--- start of Raw data ---

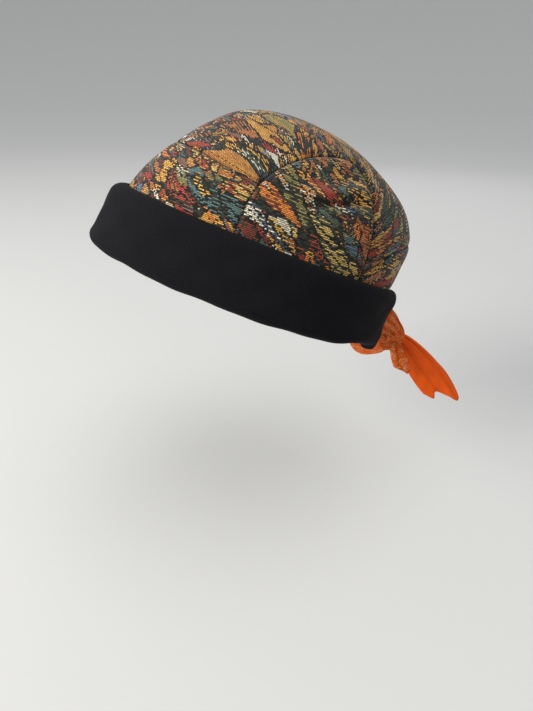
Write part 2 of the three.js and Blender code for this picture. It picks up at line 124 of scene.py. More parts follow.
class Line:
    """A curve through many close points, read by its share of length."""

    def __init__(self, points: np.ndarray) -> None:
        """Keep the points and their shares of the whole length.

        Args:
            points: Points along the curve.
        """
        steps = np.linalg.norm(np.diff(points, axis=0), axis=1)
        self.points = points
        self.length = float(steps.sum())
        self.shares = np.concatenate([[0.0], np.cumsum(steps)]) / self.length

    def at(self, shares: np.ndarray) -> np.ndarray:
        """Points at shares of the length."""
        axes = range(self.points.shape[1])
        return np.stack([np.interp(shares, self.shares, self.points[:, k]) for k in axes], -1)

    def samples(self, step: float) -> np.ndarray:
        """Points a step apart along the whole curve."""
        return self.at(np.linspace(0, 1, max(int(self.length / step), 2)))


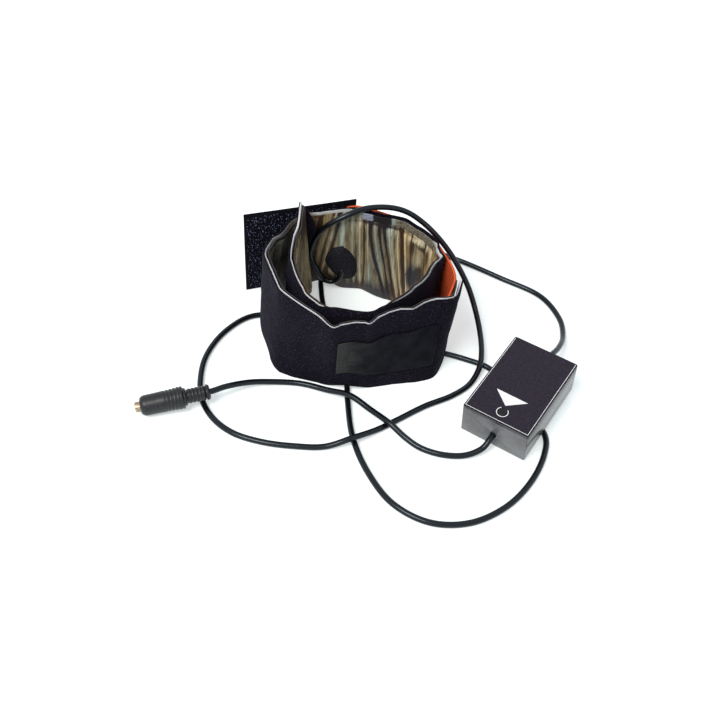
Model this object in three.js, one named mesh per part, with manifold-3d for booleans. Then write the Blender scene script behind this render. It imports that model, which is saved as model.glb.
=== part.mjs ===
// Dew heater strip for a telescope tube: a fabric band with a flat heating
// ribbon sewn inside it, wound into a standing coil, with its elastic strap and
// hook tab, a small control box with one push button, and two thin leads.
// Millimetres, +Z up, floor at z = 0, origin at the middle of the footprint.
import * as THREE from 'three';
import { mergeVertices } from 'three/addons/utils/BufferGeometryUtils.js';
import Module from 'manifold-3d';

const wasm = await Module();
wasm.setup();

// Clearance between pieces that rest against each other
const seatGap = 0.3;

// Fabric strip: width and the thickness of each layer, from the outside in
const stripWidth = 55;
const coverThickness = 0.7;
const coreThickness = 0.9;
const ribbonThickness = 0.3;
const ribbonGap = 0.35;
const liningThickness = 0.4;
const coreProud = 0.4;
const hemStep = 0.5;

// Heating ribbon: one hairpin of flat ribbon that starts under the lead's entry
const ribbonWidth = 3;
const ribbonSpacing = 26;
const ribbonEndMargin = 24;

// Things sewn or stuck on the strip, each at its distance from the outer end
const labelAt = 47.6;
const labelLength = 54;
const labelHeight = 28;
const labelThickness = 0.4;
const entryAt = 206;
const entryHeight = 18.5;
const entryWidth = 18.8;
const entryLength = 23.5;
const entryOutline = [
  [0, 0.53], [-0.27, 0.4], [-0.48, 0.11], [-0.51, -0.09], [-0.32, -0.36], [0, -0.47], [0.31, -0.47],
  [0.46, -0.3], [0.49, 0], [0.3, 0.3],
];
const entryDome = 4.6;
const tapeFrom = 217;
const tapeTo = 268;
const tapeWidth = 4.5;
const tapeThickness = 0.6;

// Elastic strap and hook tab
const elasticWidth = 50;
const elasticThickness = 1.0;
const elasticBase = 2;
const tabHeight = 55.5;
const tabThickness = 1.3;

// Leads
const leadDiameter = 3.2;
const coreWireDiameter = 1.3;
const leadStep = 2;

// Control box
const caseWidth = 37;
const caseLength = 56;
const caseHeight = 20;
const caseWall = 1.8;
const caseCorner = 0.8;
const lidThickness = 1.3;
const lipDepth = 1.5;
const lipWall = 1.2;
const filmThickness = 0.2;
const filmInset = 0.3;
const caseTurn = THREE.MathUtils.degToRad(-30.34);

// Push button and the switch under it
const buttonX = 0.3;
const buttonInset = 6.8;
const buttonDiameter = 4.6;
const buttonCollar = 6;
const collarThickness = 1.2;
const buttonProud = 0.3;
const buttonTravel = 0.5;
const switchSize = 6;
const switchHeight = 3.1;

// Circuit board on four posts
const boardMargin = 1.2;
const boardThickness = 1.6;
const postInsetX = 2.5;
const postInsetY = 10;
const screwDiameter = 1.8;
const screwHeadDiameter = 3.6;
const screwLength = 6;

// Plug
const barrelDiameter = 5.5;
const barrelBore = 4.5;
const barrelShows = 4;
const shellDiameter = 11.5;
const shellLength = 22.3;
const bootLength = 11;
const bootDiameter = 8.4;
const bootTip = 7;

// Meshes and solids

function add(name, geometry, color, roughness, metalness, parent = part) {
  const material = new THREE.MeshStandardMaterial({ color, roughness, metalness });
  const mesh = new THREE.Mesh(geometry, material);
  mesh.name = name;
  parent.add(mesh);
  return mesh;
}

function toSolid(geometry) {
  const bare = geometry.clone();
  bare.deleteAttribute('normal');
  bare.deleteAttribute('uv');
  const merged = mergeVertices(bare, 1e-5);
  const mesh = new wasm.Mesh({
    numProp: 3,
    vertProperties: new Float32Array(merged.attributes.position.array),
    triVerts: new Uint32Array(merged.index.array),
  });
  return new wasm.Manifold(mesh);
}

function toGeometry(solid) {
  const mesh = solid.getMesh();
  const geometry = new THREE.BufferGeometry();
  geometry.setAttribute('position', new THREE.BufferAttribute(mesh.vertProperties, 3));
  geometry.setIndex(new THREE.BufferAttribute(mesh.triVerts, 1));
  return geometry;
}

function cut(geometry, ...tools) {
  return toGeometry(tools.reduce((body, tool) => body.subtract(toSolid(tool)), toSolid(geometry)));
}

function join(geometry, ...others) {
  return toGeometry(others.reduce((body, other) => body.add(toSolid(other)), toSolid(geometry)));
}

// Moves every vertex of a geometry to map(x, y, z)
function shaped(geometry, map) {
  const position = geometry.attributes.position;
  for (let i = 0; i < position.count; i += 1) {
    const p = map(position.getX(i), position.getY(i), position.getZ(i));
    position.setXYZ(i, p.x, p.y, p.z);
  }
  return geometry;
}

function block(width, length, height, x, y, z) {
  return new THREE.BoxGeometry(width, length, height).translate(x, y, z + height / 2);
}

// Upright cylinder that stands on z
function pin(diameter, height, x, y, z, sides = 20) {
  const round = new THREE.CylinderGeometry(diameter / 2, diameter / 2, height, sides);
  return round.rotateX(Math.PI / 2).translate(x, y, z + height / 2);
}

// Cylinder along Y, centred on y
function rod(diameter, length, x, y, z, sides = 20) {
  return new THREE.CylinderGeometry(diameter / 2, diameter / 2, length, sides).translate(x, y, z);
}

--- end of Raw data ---

Written task »
Repeat the material above in full, quoting it exactly.

The solution »
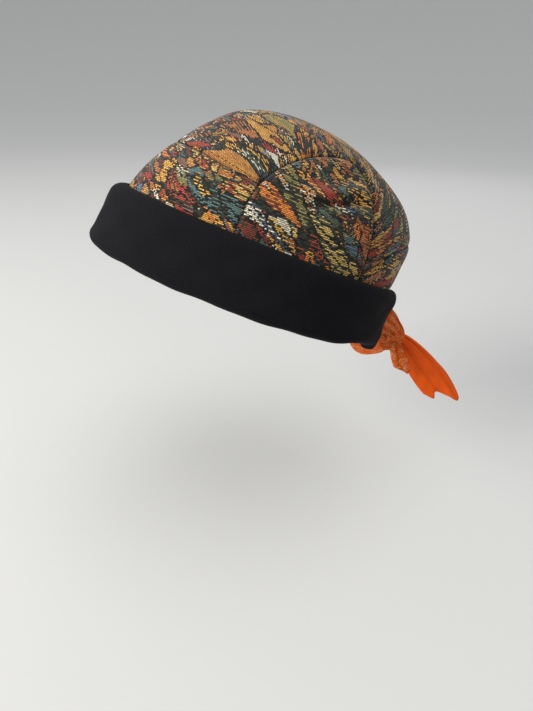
Write part 2 of the three.js and Blender code for this picture. It picks up at line 124 of scene.py. More parts follow.
class Line:
    """A curve through many close points, read by its share of length."""

    def __init__(self, points: np.ndarray) -> None:
        """Keep the points and their shares of the whole length.

        Args:
            points: Points along the curve.
        """
        steps = np.linalg.norm(np.diff(points, axis=0), axis=1)
        self.points = points
        self.length = float(steps.sum())
        self.shares = np.concatenate([[0.0], np.cumsum(steps)]) / self.length

    def at(self, shares: np.ndarray) -> np.ndarray:
        """Points at shares of the length."""
        axes = range(self.points.shape[1])
        return np.stack([np.interp(shares, self.shares, self.points[:, k]) for k in axes], -1)

    def samples(self, step: float) -> np.ndarray:
        """Points a step apart along the whole curve."""
        return self.at(np.linspace(0, 1, max(int(self.length / step), 2)))


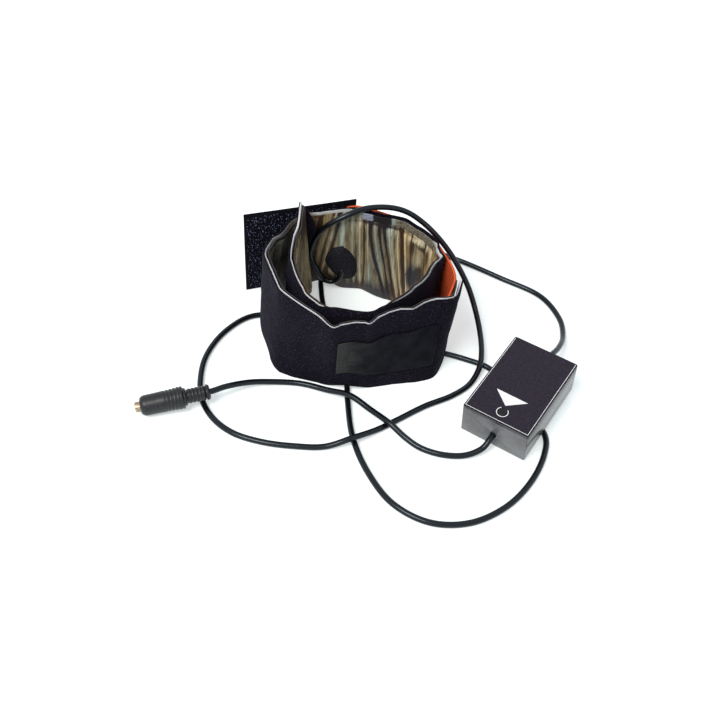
Model this object in three.js, one named mesh per part, with manifold-3d for booleans. Then write the Blender scene script behind this render. It imports that model, which is saved as model.glb.
=== part.mjs ===
// Dew heater strip for a telescope tube: a fabric band with a flat heating
// ribbon sewn inside it, wound into a standing coil, with its elastic strap and
// hook tab, a small control box with one push button, and two thin leads.
// Millimetres, +Z up, floor at z = 0, origin at the middle of the footprint.
import * as THREE from 'three';
import { mergeVertices } from 'three/addons/utils/BufferGeometryUtils.js';
import Module from 'manifold-3d';

const wasm = await Module();
wasm.setup();

// Clearance between pieces that rest against each other
const seatGap = 0.3;

// Fabric strip: width and the thickness of each layer, from the outside in
const stripWidth = 55;
const coverThickness = 0.7;
const coreThickness = 0.9;
const ribbonThickness = 0.3;
const ribbonGap = 0.35;
const liningThickness = 0.4;
const coreProud = 0.4;
const hemStep = 0.5;

// Heating ribbon: one hairpin of flat ribbon that starts under the lead's entry
const ribbonWidth = 3;
const ribbonSpacing = 26;
const ribbonEndMargin = 24;

// Things sewn or stuck on the strip, each at its distance from the outer end
const labelAt = 47.6;
const labelLength = 54;
const labelHeight = 28;
const labelThickness = 0.4;
const entryAt = 206;
const entryHeight = 18.5;
const entryWidth = 18.8;
const entryLength = 23.5;
const entryOutline = [
  [0, 0.53], [-0.27, 0.4], [-0.48, 0.11], [-0.51, -0.09], [-0.32, -0.36], [0, -0.47], [0.31, -0.47],
  [0.46, -0.3], [0.49, 0], [0.3, 0.3],
];
const entryDome = 4.6;
const tapeFrom = 217;
const tapeTo = 268;
const tapeWidth = 4.5;
const tapeThickness = 0.6;

// Elastic strap and hook tab
const elasticWidth = 50;
const elasticThickness = 1.0;
const elasticBase = 2;
const tabHeight = 55.5;
const tabThickness = 1.3;

// Leads
const leadDiameter = 3.2;
const coreWireDiameter = 1.3;
const leadStep = 2;

// Control box
const caseWidth = 37;
const caseLength = 56;
const caseHeight = 20;
const caseWall = 1.8;
const caseCorner = 0.8;
const lidThickness = 1.3;
const lipDepth = 1.5;
const lipWall = 1.2;
const filmThickness = 0.2;
const filmInset = 0.3;
const caseTurn = THREE.MathUtils.degToRad(-30.34);

// Push button and the switch under it
const buttonX = 0.3;
const buttonInset = 6.8;
const buttonDiameter = 4.6;
const buttonCollar = 6;
const collarThickness = 1.2;
const buttonProud = 0.3;
const buttonTravel = 0.5;
const switchSize = 6;
const switchHeight = 3.1;

// Circuit board on four posts
const boardMargin = 1.2;
const boardThickness = 1.6;
const postInsetX = 2.5;
const postInsetY = 10;
const screwDiameter = 1.8;
const screwHeadDiameter = 3.6;
const screwLength = 6;

// Plug
const barrelDiameter = 5.5;
const barrelBore = 4.5;
const barrelShows = 4;
const shellDiameter = 11.5;
const shellLength = 22.3;
const bootLength = 11;
const bootDiameter = 8.4;
const bootTip = 7;

// Meshes and solids

function add(name, geometry, color, roughness, metalness, parent = part) {
  const material = new THREE.MeshStandardMaterial({ color, roughness, metalness });
  const mesh = new THREE.Mesh(geometry, material);
  mesh.name = name;
  parent.add(mesh);
  return mesh;
}

function toSolid(geometry) {
  const bare = geometry.clone();
  bare.deleteAttribute('normal');
  bare.deleteAttribute('uv');
  const merged = mergeVertices(bare, 1e-5);
  const mesh = new wasm.Mesh({
    numProp: 3,
    vertProperties: new Float32Array(merged.attributes.position.array),
    triVerts: new Uint32Array(merged.index.array),
  });
  return new wasm.Manifold(mesh);
}

function toGeometry(solid) {
  const mesh = solid.getMesh();
  const geometry = new THREE.BufferGeometry();
  geometry.setAttribute('position', new THREE.BufferAttribute(mesh.vertProperties, 3));
  geometry.setIndex(new THREE.BufferAttribute(mesh.triVerts, 1));
  return geometry;
}

function cut(geometry, ...tools) {
  return toGeometry(tools.reduce((body, tool) => body.subtract(toSolid(tool)), toSolid(geometry)));
}

function join(geometry, ...others) {
  return toGeometry(others.reduce((body, other) => body.add(toSolid(other)), toSolid(geometry)));
}

// Moves every vertex of a geometry to map(x, y, z)
function shaped(geometry, map) {
  const position = geometry.attributes.position;
  for (let i = 0; i < position.count; i += 1) {
    const p = map(position.getX(i), position.getY(i), position.getZ(i));
    position.setXYZ(i, p.x, p.y, p.z);
  }
  return geometry;
}

function block(width, length, height, x, y, z) {
  return new THREE.BoxGeometry(width, length, height).translate(x, y, z + height / 2);
}

// Upright cylinder that stands on z
function pin(diameter, height, x, y, z, sides = 20) {
  const round = new THREE.CylinderGeometry(diameter / 2, diameter / 2, height, sides);
  return round.rotateX(Math.PI / 2).translate(x, y, z + height / 2);
}

// Cylinder along Y, centred on y
function rod(diameter, length, x, y, z, sides = 20) {
  return new THREE.CylinderGeometry(diameter / 2, diameter / 2, length, sides).translate(x, y, z);
}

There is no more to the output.